Caso Sallusti: l’articolo 21 è ancora in vigore?

« Tutti hanno diritto di manifestare liberamente il proprio pensiero con la parola, lo scritto e ogni altro mezzo di diffusione.
La stampa non può essere soggetta ad autorizzazioni o censure.

Si può procedere a sequestro soltanto per atto motivato dell’autorità giudiziaria nel caso di delitti, per i quali la legge sulla stampa espressamente lo autorizzi, o nel caso di violazione delle norme che la legge stessa prescriva per l’indicazione dei responsabili.

In tali casi, quando vi sia assoluta urgenza e non sia possibile il tempestivo intervento dell’autorità giudiziaria, il sequestro della stampa periodica può essere eseguito da ufficiali di polizia giudiziaria, che devono immediatamente, e non mai oltre ventiquattro ore, fare denunzia all’autorità giudiziaria. Se questa non lo convalida nelle ventiquattro ore successive, il sequestro s’intende revocato e privo di ogni effetto.

La legge può stabilire, con norme di carattere generale, che siano resi noti i mezzi di finanziamento della stampa periodica.

Sono vietate le pubblicazioni a stampa, gli spettacoli e tutte le altre manifestazioni contrarie al buon costume. La legge stabilisce provvedimenti adeguati a prevenire e a reprimere le violazioni. » (Costituzione della Repubblica Italiana, Articolo 21)

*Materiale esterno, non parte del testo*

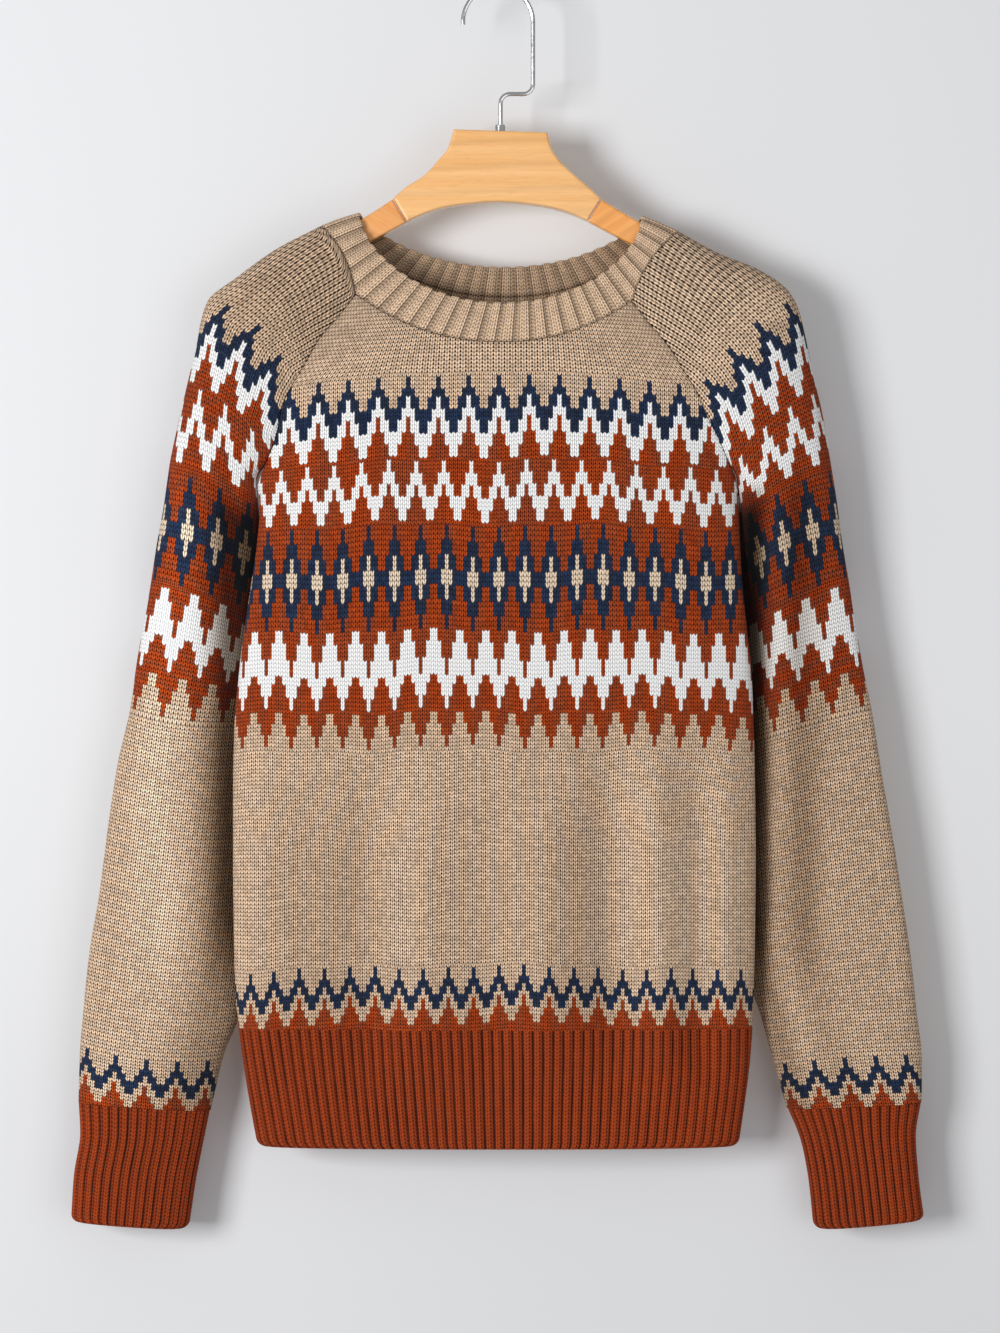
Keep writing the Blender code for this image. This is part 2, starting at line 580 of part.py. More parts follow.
def ferrule(look):
    """The small metal collar round the foot of the hook's stem."""
    top, rim = FERRULE_TALL, FERRULE_RADIUS - FERRULE_CHAMFER
    profile = [(FERRULE_BORE, 0), (FERRULE_BORE, top), (rim, top),
               (FERRULE_RADIUS, top - FERRULE_CHAMFER), (FERRULE_RADIUS, 0), (FERRULE_BORE, 0)]
    mesh = bpy.data.meshes.new("hook_ferrule")
    edges = [(k, k + 1) for k in range(len(profile) - 1)]
    mesh.from_pydata([(radius * MM, 0, z * MM) for radius, z in profile], edges, [])
    thing = bpy.data.objects.new("hook_ferrule", mesh)
    thing.location = (STEM_X * MM, 0, STEM_FOOT * MM)
    thing.data.materials.append(look)
    ROOT.objects.link(thing)
    turn = thing.modifiers.new("turned", "SCREW")
    turn.steps = turn.render_steps = FERRULE_SIDES
    turn.use_merge_vertices = True
    turn.merge_threshold = 0.0001
    weld = thing.modifiers.new("closed", "WELD")
    weld.merge_threshold = 0.00002


def main():
    """Build the sweater and its hanger."""
    clear_scene()
    knit = material("mixed_knit", (0.45, 0.32, 0.22), 0.9)
    rust = material("rust_rib", (0.30, 0.07, 0.02), 0.9)
    tan = material("tan_rib", (0.46, 0.33, 0.23), 0.9)
    wood = material("pale_wood", (0.78, 0.46, 0.19), 0.4)
    steel = material("bright_steel", (0.75, 0.75, 0.76), 0.25, 1.0)

    for name, yoke, side in (("front_panel", FRONT_YOKE, -1), ("back_panel", BACK_YOKE, 1)):
        shell(name, panel(yoke, BODY_ROWS, side, 0), panel(yoke, BODY_ROWS, side, KNIT_WALL), knit)
    for name, stations in (("sleeve_left", LEFT_SLEEVE), ("sleeve_right", RIGHT_SLEEVE)):
        shell(name, sleeve_grid(stations, 0), sleeve_grid(stations, KNIT_WALL), knit)
    hem = [np.array([body_ring(row, wall) for row in HEM_ROWS]) for wall in (0, RIB_WALL)]
    for grid in hem:
        grid[0, :, 2] -= SEAM_GAP / 2
    shell("hem_rib", hem[0], hem[1], rust, ring=True)
    for name, rows in (("cuff_left", LEFT_CUFF), ("cuff_right", RIGHT_CUFF)):
        cuff = [np.array([cuff_ring(row, wall) for row in rows]) for wall in (0, RIB_WALL)]
        shell(name, cuff[0], cuff[1], rust, ring=True)
    outer, inner = collar_grids()
    shell("collar_rib", outer, inner, tan, ring=True)

    outline_board("hanger_block", block_outline(), WOOD_BLOCK, wood)
    outline_board("hanger_arm_left", arm_outline(LEFT_ARM), WOOD_ARM, wood)
    outline_board("hanger_arm_right", arm_outline(RIGHT_ARM), WOOD_ARM, wood)
    hook(steel)
    ferrule(steel)


main()
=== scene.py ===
"""Looks of a raglan sweater with zigzag and diamond bands on a wooden hanger.

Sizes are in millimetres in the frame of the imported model: the origin is the
inside of the hook's crown, +Z is up and the front of the sweater faces -Y.
Every cloth piece is a closed thin shell on the form of its solid.
"""
import logging
import math
from dataclasses import dataclass, field
from enum import Enum
from functools import partial
from typing import Callable

import bpy
import numpy as np
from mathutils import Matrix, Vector


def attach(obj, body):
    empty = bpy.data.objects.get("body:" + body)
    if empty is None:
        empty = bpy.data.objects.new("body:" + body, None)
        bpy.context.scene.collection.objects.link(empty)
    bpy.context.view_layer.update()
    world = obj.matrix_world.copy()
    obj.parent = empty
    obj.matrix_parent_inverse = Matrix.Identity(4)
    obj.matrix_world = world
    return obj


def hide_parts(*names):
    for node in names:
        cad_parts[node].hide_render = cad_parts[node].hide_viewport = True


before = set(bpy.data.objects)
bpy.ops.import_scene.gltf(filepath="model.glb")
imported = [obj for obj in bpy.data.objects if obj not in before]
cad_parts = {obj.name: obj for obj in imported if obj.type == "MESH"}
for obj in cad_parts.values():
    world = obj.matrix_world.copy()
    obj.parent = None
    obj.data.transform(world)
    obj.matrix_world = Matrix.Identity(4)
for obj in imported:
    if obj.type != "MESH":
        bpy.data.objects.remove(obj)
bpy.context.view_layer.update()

MM = 0.001
ROOT_BODY = "root"
log = logging.getLogger("sweater")

Array = np.ndarray
Socket = bpy.types.NodeSocket
Input = Socket | bpy.types.Node | float | tuple | None


# ------------------------------------------------------------------- numbers
def smooth_rows(table: Array, at: Array) -> Array:
    """Values between the rows of a table, by a monotone cubic.

    The slope at a row is the harmonic mean of the steps on either side of it,
    and none where the value turns, so no value overshoots its rows.

    Args:
        table: one row for each station, one column for each value.
        at: places to read, in rows from the first one.

    Returns:
        One row of values for each place.
    """
    step = np.diff(table, axis=0)
    before, after = step[:-1], step[1:]
    same = before * after > 0
    mean = 2 * before * after / np.where(same, before + after, 1)
    slope = np.concatenate([step[:1], np.where(same, mean, 0), step[-1:]])
    low = np.clip(at.astype(int), 0, len(table) - 2)
    part = (at - low)[:, None]
    square, cube = part ** 2, part ** 3
    value = (2 * cube - 3 * square + 1) * table[low] + (cube - 2 * square + part) * slope[low]
    return value + (3 * square - 2 * cube) * table[low + 1] + (cube - square) * slope[low + 1]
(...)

AGI) – Roma, 26 set. – Condanna definitiva a 14 mesi di reclusione per il direttore del Giornale Alessandro Sallusti.
Lo ha deciso la quinta sezione penale della Cassazione. Per il giornalista, dunque, si aprono ora le porte del carcere: la Suprema Corte ha rigettato il suo ricorso, condannandolo anche a pagare le spese processuali e a rifondere quelle sostenute dalla parte civile in questa fase di giudizio, per complessivi 4.500 euro. I supremi giudici hanno invece disposto un nuovo processo davanti alla Corte d’Appello di Milano per il cronista Andrea Monticone. Al centro del processo gli articoli, ritenuti diffamatori nei confronti del giudice tutelare di Torino Giuseppe Cocilovo, pubblicati sul quotidiano Libero nel 2007 e riguardanti il caso di un aborto di una ragazza tredicenne.
L’accusa per Sallusti era quella di diffamazione aggravata in relazione ad un corsivo, firmato con lo pseudonimo ‘Dreyfus’.

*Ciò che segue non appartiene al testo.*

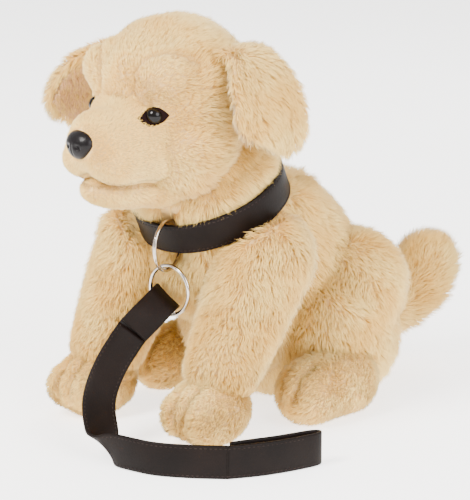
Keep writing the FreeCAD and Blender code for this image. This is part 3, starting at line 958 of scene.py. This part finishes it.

I giudici della quinta sezione penale di piazza Cavour, presieduti da Aldo Grassi, hanno dunque confermato la sentenza emessa dalla Corte d’Appello di Milano nei confronti di Sallusti il 17 giugno 2011: 14 mesi di reclusione, senza condizionale. In primo grado il direttore del Giornale era stato invece condannato a 5mila euro di multa. Il collegio della Suprema Corte non ha evidentemente condiviso le conclusioni esposte oggi, nella sua requisitoria, dal pg Gioacchino Izzo: quest’ultimo, infatti, pur ritenendo Sallusti responsabile del reato contestatogli, aveva sollecitato un nuovo processo d’appello per valutare la concessione delle attenuanti generiche. Questo avrebbe portato a uno sconto di pena per il giornalista e anche, probabilmente, ad evitargli il carcere.